Begin

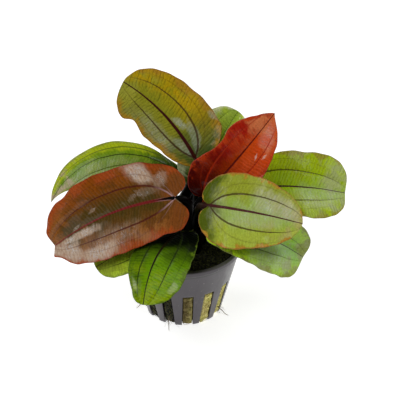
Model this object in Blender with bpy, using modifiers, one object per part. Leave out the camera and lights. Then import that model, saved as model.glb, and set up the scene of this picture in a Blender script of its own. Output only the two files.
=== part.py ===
"""Echinodorus plant in its net pot: the pot, its growing medium, the crown, ten leaves and a few roots.

Lengths are written in millimetres and angles in degrees; MM turns a length into metres. +Z is up and the
front of the plant faces -Y. The origin is the centre of the pot's underside, on the surface it stands on.
"""

import math

import bmesh
import bpy
import numpy as np
from mathutils import Matrix

MM = 0.001
GAP = 0.3  # left between two pieces that touch

# Net pot
POT_HEIGHT = 36.5
BASE_RADIUS = 18.0
WALL_TOP_RADIUS = 26.5  # outside of the wall where it meets the lip
LIP_RADIUS = 27.5
LIP_HEIGHT = 2.4
WALL = 1.3
FLOOR = 1.6
SLOTS = 14
SLOT_WIDTH = 5.0
SLOT_TOP = 20.0
SLOT_INNER_RADIUS = 11.0  # the slots run on into the floor up to this radius
FIRST_SLOT = -83.8  # the slot just right of the front
POT_STEPS = 56

# Growing medium and crown
MEDIUM_TOP = 29.0
CROWN_CENTRE = (2.0, 1.0)
CROWN_RADIUS = 5.4
CROWN_TOP = 39.0
TOP_SPREAD = 2.6  # how far from the crown's middle the stalks stand that leave its top

# Leaf blades
BLADE = 0.8  # thickness
BLADE_ROWS = 14
ROW_CROWDING = 1.25  # above 1 the rows stand closer together near the stalk
BLADE_COLUMNS = 8
PATH_STEPS = 120  # steps in which a midrib's bend is added up
KEEL_SHARE = 0.62  # the midrib stands out under this share of the blade
KEEL_SINK = 0.25  # how far below the upper face the stalk's tube stays
KEEL_TIP_RADIUS = 0.45
STALK_POINTS = 9

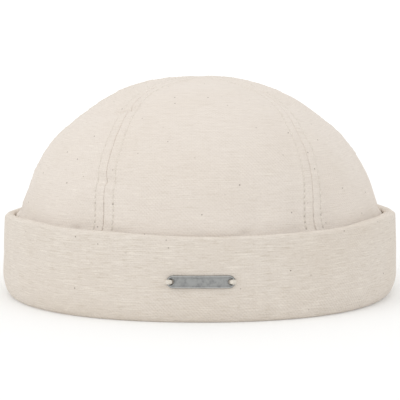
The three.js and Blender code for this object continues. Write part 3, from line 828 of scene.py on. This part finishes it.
def antique_pewter(name):
    """Stamped pewter-coloured zinc, darkened and rubbed: a soft cool grey, satin and mottled by its patina.

    Its border shows brighter where it is rubbed. Painted shade darkens its outline, and patina with painted
    shade the rims of its holes.
    """
    finish, tree, shader = blank_finish(name, Metallic=1.0)
    place = add(tree, "ShaderNodeTexCoord").outputs["Object"]
    look = {"Scale": 1 / (1.6 * MM), "Detail": 5.0, "Roughness": 0.65}
    mottle = add(tree, "ShaderNodeTexNoise", look, {"Vector": place}).outputs[0]
    look = {"Scale": 1 / (0.3 * MM), "Detail": 2.0}
    grain = add(tree, "ShaderNodeTexNoise", look, {"Vector": place}).outputs[0]
    wear_and_shade = add(tree, "ShaderNodeAttribute", attribute_name="worn_and_shaded").outputs["Fac"]
    rubbed = add(tree, "ShaderNodeMapRange", {1: 0.0, 2: 1.0}, {0: wear_and_shade}).outputs[0]
    # Patina in the groove, and painted shade along the outline and round the holes
    sunk_and_shaded = add(tree, "ShaderNodeMapRange", {1: 0.0, 2: -1.0, 4: 0.75}, {0: wear_and_shade}).outputs[0]
    dark = add(tree, "ShaderNodeMapRange", {1: 0.45, 2: 0.7, 4: 0.6}, {0: mottle}).outputs[0]
    shade = add(tree, "ShaderNodeRGB").outputs[0]
    shade.default_value = linear("#a2a3a2")
    for tone, share in (("#727373", dark), ("#c6c6c4", rubbed), ("#4e4d4b", sunk_and_shaded)):
        mixed = add(tree, "ShaderNodeMix", {7: linear(tone)}, {0: share, 6: shade}, data_type="RGBA")
        shade = mixed.outputs[2]
    tree.links.new(shade, shader.inputs["Base Color"])
    rough = add(tree, "ShaderNodeMath", {1: 0.25, 2: 0.3}, {0: mottle}, operation="MULTIPLY_ADD").outputs[0]
    tree.links.new(rough, shader.inputs["Roughness"])
    bump = add(tree, "ShaderNodeBump", {"Strength": 0.3, "Distance": 0.04 * MM}, {"Height": grain})
    tree.links.new(bump.outputs[0], shader.inputs["Normal"])
    return finish


# The two halves are joined along the middle line, where their points meet.
right_points, right_faces, right_wear_and_shade = plate_half(1)
left_points, left_faces, left_wear_and_shade = plate_half(-1)
points = np.concatenate([right_points, left_points])
faces = np.concatenate([right_faces, left_faces + len(right_points)])
places = np.round(points / WELD).astype(np.int64)
_, first, same = np.unique(places, axis=0, return_index=True, return_inverse=True)
plate = smooth_piece("plate_metal", points[first], same.ravel()[faces])
worn_and_shaded = plate.data.attributes.new("worn_and_shaded", "FLOAT", "POINT")
worn_and_shaded.data.foreach_set("value", np.concatenate([right_wear_and_shade, left_wear_and_shade])[first].astype(np.float32))
plate.data.materials.append(antique_pewter("antique_pewter"))
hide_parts("plate")
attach(plate, "root")


# Thread tacks
# Thick cream thread that holds the plate on. At each end a few turns come out of the hole, lie side by side
# over the plate's round end and go back into the cloth beside it.

STRANDS = 5
STRAND_RADIUS = 0.23 * MM
STRAND_SPACING = 0.34 * MM
STRAND_SIDES = 8
STRAND_DOME = 0.3 * MM  # how much higher the middle strand lies than the outer ones
HOLE_SIDE = HOLE_ALONG - 0.3 * MM  # where the strands come out, so that they fill the hole

# A strand's course by shares of its length: how far it has got from the hole to beside the plate's end, and
# how high it stands as a share of the height at which it lies on the plate.
STRAND_REACH = (0, 0.25, 0.35, 0.65, 0.8, 1), (0, 0, 0.15, 0.85, 1, 1)
STRAND_HEIGHT = (0, 0.25, 0.4, 0.6, 0.8, 1), (0, 0.8, 1.08, 1.08, 0.7, -0.2)


def tack(name, side):
    """Strands of a tack as tubes: each climbs from the hole, crosses the plate's end and drops to the cloth.

    A running mean softens its course, and half a sine wave spreads the strands where they lie on the plate.
    """
    random = np.random.default_rng(30 + side)
    on_plate = SEAT_GAP + PLATE_THICKNESS + STRAND_RADIUS
    beside = PLATE_LENGTH / 2 + STRAND_RADIUS
    length = np.linspace(0, 1, 25)
    soften = np.array((1, 2, 3, 2, 1)) / 9
    along, out = (
        np.convolve(np.pad(np.interp(length, *course), 2, mode="edge"), soften, "valid")
        for course in (STRAND_REACH, STRAND_HEIGHT)
    )
    across_plate = np.sin(math.pi * along)
    paths = []
    for strand in range(STRANDS):
        off_middle = strand - (STRANDS - 1) / 2
        fan = off_middle * STRAND_SPACING * (0.6 + 0.6 * across_plate) + random.normal(0, 0.03 * MM, 1)
        reach = HOLE_SIDE + (beside - HOLE_SIDE) * along
        dome = STRAND_DOME * (1 - (2 * off_middle / (STRANDS - 1)) ** 2) * across_plate
        paths.append(off_cuff(side * reach, fan, on_plate * out + dome))
    paths = np.array(paths)
    outs = np.broadcast_to(np.array((0.0, 0.0, 1.0)), paths.shape)
    piece = smooth_piece(name + "_thread", *tubes(paths, outs, STRAND_RADIUS, STRAND_SIDES))
    piece.data.materials.append(sewing_thread)
    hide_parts(name)
    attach(piece, "root")


tack("plate_tack_left", -1)
tack("plate_tack_right", 1)


# Floor, light and camera
# A pale paper sweep that runs up behind the cap, a wide soft light from the upper left and front, one from
# above, and an even pale surround. The camera looks a little down on the cap's front from 0.9 m away.

FLOOR_HALF = 4.0
FLOOR_FRONT = -5.0
FLOOR_BACK = 2.2
SWEEP_RADIUS = 1.0
WALL_TOP = 3.5
EYE_DISTANCE = 0.9
EYE_PITCH = math.radians(5.66)
AIM_HEIGHT = 41.15 * MM
PICTURE_WIDTH = 400
PIXELS_PER_METRE = 2134.6  # at the cap's middle
SENSOR = 36.0
LIT_PLACE = Vector((0, 0, 0.05))
SURROUND_STRENGTH = 0.93

scene = bpy.context.scene
bend = np.linspace(-math.pi / 2, 0, 25)
bend_y, bend_z = FLOOR_BACK + SWEEP_RADIUS * np.cos(bend), SWEEP_RADIUS + SWEEP_RADIUS * np.sin(bend)
sweep_y = np.concatenate([[FLOOR_FRONT], bend_y, [FLOOR_BACK + SWEEP_RADIUS]])
sweep_z = np.concatenate([[0.0], bend_z, [WALL_TOP]])
sweep_x = np.array((-FLOOR_HALF, FLOOR_HALF))
points = np.stack(np.broadcast_arrays(sweep_x, sweep_y[:, None], sweep_z[:, None]), -1).reshape(-1, 3)
faces = grid_faces(np.arange(len(points)).reshape(-1, 2))
floor = smooth_piece("paper_sweep", points, faces)

# Matt paper that glows a little, and more behind the cap, so that it shows as bright as the surround.
paper, paper_tree, paper_shader = blank_finish("pale_paper", Roughness=0.9)
paper_shader.inputs["Base Color"].default_value = linear("#e2e2e1")
paper_shader.inputs["Emission Color"].default_value = linear("#ffffff")
place = add(paper_tree, "ShaderNodeTexCoord").outputs["Object"]
behind = add(paper_tree, "ShaderNodeSeparateXYZ", links={0: place}).outputs["Y"]
glow = add(paper_tree, "ShaderNodeMapRange", {1: 0.0, 2: 1.2, 3: 0.17, 4: 0.32}, {0: behind})
paper_tree.links.new(glow.outputs[0], paper_shader.inputs["Emission Strength"])
floor.data.materials.append(paper)


def soft_light(name, place, size, power):
    """Square area light at a place, turned to face the cap."""
    lamp = bpy.data.lights.new(name, "AREA")
    lamp.size, lamp.energy = size, power
    light = bpy.data.objects.new(name, lamp)
    light.location = place
    light.rotation_euler = (LIT_PLACE - Vector(place)).to_track_quat("-Z", "Y").to_euler()
    scene.collection.objects.link(light)


soft_light("left_softbox", (-1.3, -1.1, 1.1), 1.2, 3.9)
soft_light("top_softbox", (0.0, -0.3, 1.7), 1.4, 4.4)

world = bpy.data.worlds.new("pale_surround")
world.use_nodes = True
surround = world.node_tree.nodes["Background"]
surround.inputs["Color"].default_value = linear("#ffffff")
surround.inputs["Strength"].default_value = SURROUND_STRENGTH
scene.world = world
scene.view_settings.view_transform = "Standard"

eye = bpy.data.cameras.new("eye")
eye.sensor_width = SENSOR
eye.lens = SENSOR * PIXELS_PER_METRE * EYE_DISTANCE / PICTURE_WIDTH
camera = bpy.data.objects.new("eye", eye)
camera.location = (0, -EYE_DISTANCE * math.cos(EYE_PITCH), AIM_HEIGHT + EYE_DISTANCE * math.sin(EYE_PITCH))
camera.rotation_euler = (math.pi / 2 - EYE_PITCH, 0, 0)
scene.collection.objects.link(camera)
scene.camera = camera
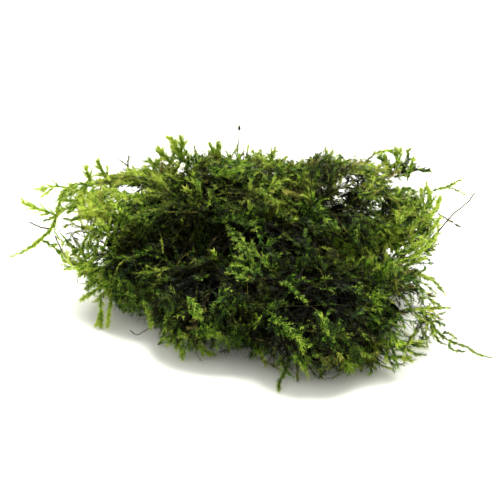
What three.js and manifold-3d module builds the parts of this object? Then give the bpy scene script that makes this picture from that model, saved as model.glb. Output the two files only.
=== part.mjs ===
// A loose clump of peacock moss, lying on its flattened underside.
// Millimetres, +Z up, the front of the clump towards -Y, origin in the middle of the underside.
// The tangle is built as tufts, each a lumpy body with leafy sprigs, and the shoots that stand
// clear of it are pieces of their own.
import * as THREE from "three";
import { mergeVertices } from "three/addons/utils/BufferGeometryUtils.js";
import Module from "manifold-3d";

const wasm = await Module();
wasm.setup();

// Driving dimensions
const GAP = 0.3; // clear space between neighbouring pieces
const MERGE_DISTANCE = 1e-4;
const LUMP_DETAIL = 2;
const LUMP_RELIEF = 0.19; // swells and dips of a tuft, as a share of its radius
const SHOOT_WIDTH = 2.2; // across the two rows of leaves
const SHOOT_THICKNESS = 0.9;
const SHOOT_RING_STEP = 2.6; // one side sprig's width along a shoot
const STEM_WIDTH = 0.6; // a bare stem
const TIP_SHARE = 0.25; // width left at a shoot's tip
const NOTCH_SHARE = 0.62; // width between two side sprigs
const SPRIG_LENGTH = 10.5;
const SPRIG_WIDTH = 4.8;
const SPRIG_THICKNESS = 1.6;
const SPRIG_BOW = 1.4; // how far a sprig's middle stands above a straight line to its tip
const SPRIG_ROOT_DEPTH = 0.8; // where a sprig starts, as a share of the tuft's radius
const SPRIG_LEAN = 1.3; // how far sprigs lean away from the middle of the clump
const SPRIG_DROOP = 0.55; // how far they hang down
const SPRIG_SWAY = 0.45; // how far they turn from side to side
const SPRIG_SHORTEST = 0.85; // shortest sprig, as a share of the usual length
const SPRIG_SPREAD = 0.3; // how much longer the longest one is, as the same share
const SPRIG_MIDDLE = 0.6; // the place along a sprig that must lie outside every other tuft
const SPRIG_TIP_CLEARANCE = 1.08; // how far outside other tufts a tip must end, as a share of their radii
const TUFT_PHASE = 1.7; // sets the relief of each tuft apart from the next one's
const SPRIG_FLOOR_CLEARANCE = 1.2;
const CAPSULE_RADII = [0.5, 0.5, 0.8];
const FLOOR_BLOCK = { width: 240, depth: 40 };
const LEAF_FACING = new THREE.Vector3(0, -0.6, 0.8); // leafy shoots lie open to the light

const COLOURS = {
  bright: 0x8fae2a,
  green: 0x4f7a22,
  deep: 0x2c4716,
  olive: 0x4d4a22,
  stem: 0x4a3d28,
};

// The tufts. Each keeps its whole form, and those after it are cut back where they meet. A reach
// under 1 gives a tuft shorter sprigs, so that the loose shoots there stand clear of it.
const TUFTS = {
  base_mat: { centre: [2, 4, 5.5], radii: [33, 23, 7.5], sprigs: 10, colour: "olive" },
  upper_mat_left: { centre: [-22.5, 10, 21.8], radii: [15, 12, 5.8], sprigs: 30, colour: "green" },
  upper_mat_middle: { centre: [-2, 12, 23], radii: [17, 14, 6.2], sprigs: 26, colour: "green" },
  upper_mat_right: { centre: [20.5, 8, 20.8], radii: [14.5, 15, 9], sprigs: 27, colour: "green" },
  front_tuft_middle: { centre: [-3, -17.5, 9.2], radii: [17, 11, 8.6], sprigs: 28, colour: "green" },
  front_tuft_right: { centre: [14, -24, 9.2], radii: [12.8, 13.5, 9.8], sprigs: 28, colour: "green" },
  front_tuft_left: { centre: [-18.5, -5, 10.4], radii: [13, 9, 7.2], sprigs: 26, colour: "green" },
  middle_tuft: { centre: [6, -8, 16], radii: [13, 11, 7.5], sprigs: 22, colour: "bright" },
  low_right_tuft: { centre: [28.6, -19.6, 7.8], radii: [9.5, 11, 7.6], sprigs: 16, reach: 0.75, colour: "green" },
  right_tuft: { centre: [33.5, 4, 15.5], radii: [6.8, 9, 8.2], sprigs: 18, reach: 0.75, colour: "bright" },
  left_tuft: { centre: [-30.5, 3.6, 14.2], radii: [8, 9, 8], sprigs: 18, reach: 0.7, colour: "bright" },
  back_tuft_left: { centre: [-15, 23, 9], radii: [16, 11, 9], sprigs: 22, colour: "green" },
  back_tuft_right: { centre: [13, 23, 9.5], radii: [20, 11, 9.5], sprigs: 24, colour: "green" },
};

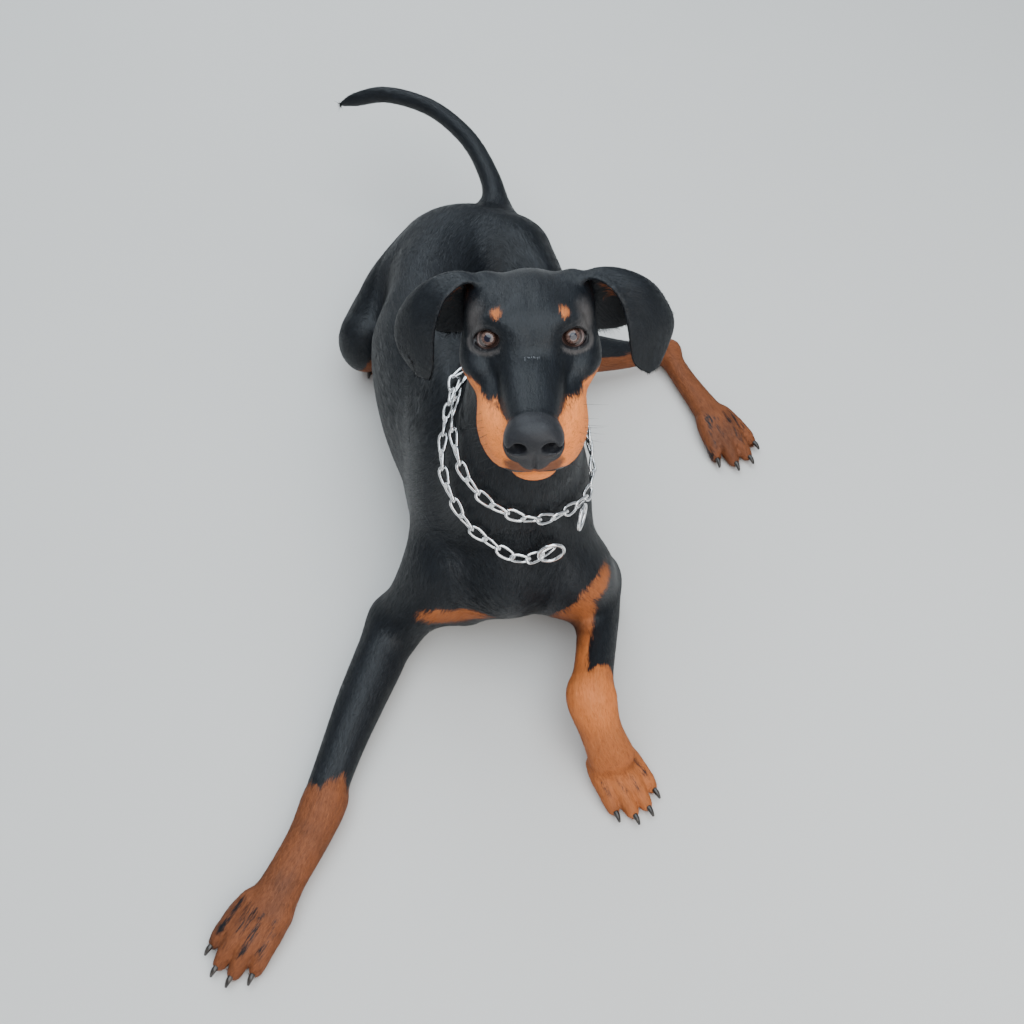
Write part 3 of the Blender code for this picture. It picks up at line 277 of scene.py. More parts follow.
def soft_cut(a, b, k):
    """What of a lies outside b, with the edge rounded over k."""
    return -soft_min(-a, b, k)


def ramp(x, low, high):
    """0 below low, 1 above high, and a smooth step between."""
    t = np.clip((x - low) / (high - low), 0, 1)
    return t * t * (3 - 2 * t)


def dot(a, b):
    """The dot product, row by row."""
    return np.einsum("ij,ij->i", a, b)


def size_of(a):
    """The length of each row."""
    return np.sqrt(dot(a, a))


def turns(count):
    """Evenly spaced angles once round."""
    return np.linspace(0, 2 * np.pi, count, endpoint=False)


def halving(near, far, rounds, inside):
    """Closes near and far in on the place between them where inside turns false."""
    for _ in range(rounds):
        half = (near + far) / 2
        found = inside(half)
        near, far = np.where(found, half, near), np.where(found, far, half)
    return near, far


def scaled_distance(q, radii, power):
    """Distance to a unit ball in scaled room, brought back to metres by its slope."""
    length = size_of(q)
    k0 = length if power == 2 else np.sum(np.abs(q) ** power, axis=1) ** (1 / power)
    k1 = size_of(q / radii) * k0 / np.maximum(length, 1e-9)
    return k0 * (k0 - 1) / np.maximum(k1, 1e-9)


def nearest_on(points, line):
    """The stretch of a broken line nearest to each point, how far along it, and the distance there."""
    middle = line.mean(0)
    ends = line - middle
    closest = (dot(ends, ends) - 2 * (points - middle) @ ends.T).argmin(1)
    found = []
    for step in (-1, 0):
        seg = np.clip(closest + step, 0, len(line) - 2)
        run = (line[1:] - line[:-1])[seg]
        off = points - line[seg]
        part = np.clip(dot(off, run) / dot(run, run), 0, 1)
        off -= part[:, None] * run
        found.append((seg, part, size_of(off)))
    first, second = found
    nearer = second[2] < first[2]
    return tuple(np.where(nearer, b, a) for a, b in zip(first, second))


def spread(points, low, high, margin, distance):
    """Runs distance on the points in a box only, and calls the others far."""
    inside = np.all((points > low - margin) & (points < high + margin), axis=1)
    out = np.full(len(points), FAR)
    if inside.any():
        out[inside] = distance(points[inside])
    return out


def oval(points, centre, radii, axes=None, margin=0.03, power=2.0):
    """Distance to an oval body, squarer for a higher power, with its axes as rows where it is turned."""
    centre, radii = np.asarray(centre, float), np.asarray(radii, float)
    turn = np.eye(3) if axes is None else np.asarray(axes, float)

    def distance(p):
        return scaled_distance((p - centre) @ turn.T / radii, radii, power)

    return spread(points, centre - radii.max(), centre + radii.max(), margin, distance)


def tube(points, rows, side=(1, 0, 0), count=14, power=2.0, margin=0.03):
    """Distance to a tube with oval sections along a curve through the rows.

    A row holds x, y, z, the half width along side, the half depth and, for some, a roll in degrees.
    """
    c = curve_through(rows, count)
    centre, wide, deep = c[:, :3], c[:, 3], c[:, 4]
    along = unit(np.gradient(centre, axis=0))
    side = np.asarray(side, float)
    across = unit(side - (along @ side)[:, None] * along)
    up = np.cross(across, along)
    if c.shape[1] > 5:
        roll = np.radians(c[:, 5:6])
        across, up = np.cos(roll) * across + np.sin(roll) * up, np.cos(roll) * up - np.sin(roll) * across

    def distance(p):
        seg, part, _ = nearest_on(p, centre)
        t = part[:, None]

        def mix(v):
            v = v.reshape(count, -1)
            return v[seg] * (1 - t) + v[seg + 1] * t

        q = p - mix(centre)
        w, d = mix(wide)[:, 0], mix(deep)[:, 0]
        r = np.stack([w, d, (w + d) / 2], axis=1)
        local = np.stack([dot(q, mix(v)) for v in (across, up, along)], axis=1) / r
        return scaled_distance(local, r, power)

    reach = max(wide.max(), deep.max())
    return spread(points, centre.min(0) - reach, centre.max(0) + reach, margin, distance)


def head_axes():
    """Rows are the head's s, f and h directions."""
    p, r, y = (math.radians(a) for a in HEAD_TURN)
    f = np.array((math.sin(y) * math.cos(p), -math.cos(y) * math.cos(p), math.sin(p)))
    s = unit(np.array((math.cos(y), math.sin(y), 0.0)))
    h = np.cross(s, f) * -1
    h = -h if h[2] < 0 else h
    s, h = math.cos(r) * s + math.sin(r) * h, math.cos(r) * h - math.sin(r) * s
    return np.stack([s, f, h])


HEAD_AXES = head_axes()


def to_head(points):
    """Points of the modelling frame in the head's frame."""
    return (points - EYE_MIDDLE) @ HEAD_AXES.T


def from_head(local):
    """Points of the head's frame in the modelling frame."""
    return np.asarray(local, float) @ HEAD_AXES + EYE_MIDDLE


def folded(q):
    """Head points with the right side laid on the left one."""
    return np.column_stack([np.abs(q[:, 0]), q[:, 1], q[:, 2]])


# The parts of the head, in head metres. Each tube's rows have the columns of the neck.
# Ovals on both sides, from the forehead to the brow: middle, radii and the width that blends them in.
CHEEKS = (
    ((0.008, -0.006, 0.002), (0.026, 0.027, 0.022), 0.014),
    ((0.030, -0.040, -0.002), (0.021, 0.036, 0.026), 0.012),
    ((0.037, -0.012, -0.022), (0.018, 0.032, 0.017), 0.014),
    ((0.031, -0.026, -0.042), (0.019, 0.030, 0.021), 0.016),
    ((0.027, 0.001, 0.0125), (0.013, 0.012, 0.008), 0.010),
    ((0.0345, -0.0500, 0.0040), (0.0130, 0.0165, 0.0235), 0.010),
)
# The bridge of the nose, from between the eyes to the leather.
BRIDGE = (
    (0, -0.005, -0.014, 0.029, 0.022),
    (0, 0.022, -0.018, 0.0255, 0.0200),
    (0, 0.055, -0.021, 0.0225, 0.0190),
    (0, 0.080, -0.0238, 0.0195, 0.0177),
    (0, 0.092, -0.0254, 0.0168, 0.0163),
)
# What is cut into the nose: the hole of a nostril, the slit at its side, and the groove between the two.
NOSTRIL = (
    (0.0100, 0.1130, -0.0240, 0.0046, 0.0038),
    (0.0112, 0.1040, -0.0225, 0.0044, 0.0038),
    (0.0115, 0.0970, -0.0205, 0.0022, 0.0022),
)
SLIT = (
    (0.0122, 0.1075, -0.0250, 0.0027, 0.0025),
    (0.0172, 0.1035, -0.0252, 0.0021, 0.0018),
    (0.0212, 0.0975, -0.0226, 0.0011, 0.0011),
)
GROOVE = (
    (0, 0.1115, -0.0260, 0.0007, 0.0010),
    (0, 0.1080, -0.0350, 0.0007, 0.0014),
    (0, 0.1045, -0.0440, 0.0007, 0.0012),
)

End

**DIRECTIVE**: Repeat only the lines above, from the first line of the entries through the line that contains "from mathutils import Matrix", including both ends.

**THE REPLY**:
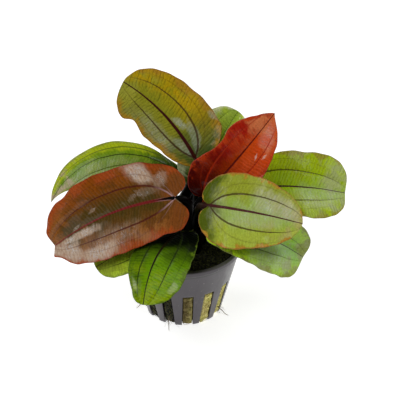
Model this object in Blender with bpy, using modifiers, one object per part. Leave out the camera and lights. Then import that model, saved as model.glb, and set up the scene of this picture in a Blender script of its own. Output only the two files.
=== part.py ===
"""Echinodorus plant in its net pot: the pot, its growing medium, the crown, ten leaves and a few roots.

Lengths are written in millimetres and angles in degrees; MM turns a length into metres. +Z is up and the
front of the plant faces -Y. The origin is the centre of the pot's underside, on the surface it stands on.
"""

import math

import bmesh
import bpy
import numpy as np
from mathutils import Matrix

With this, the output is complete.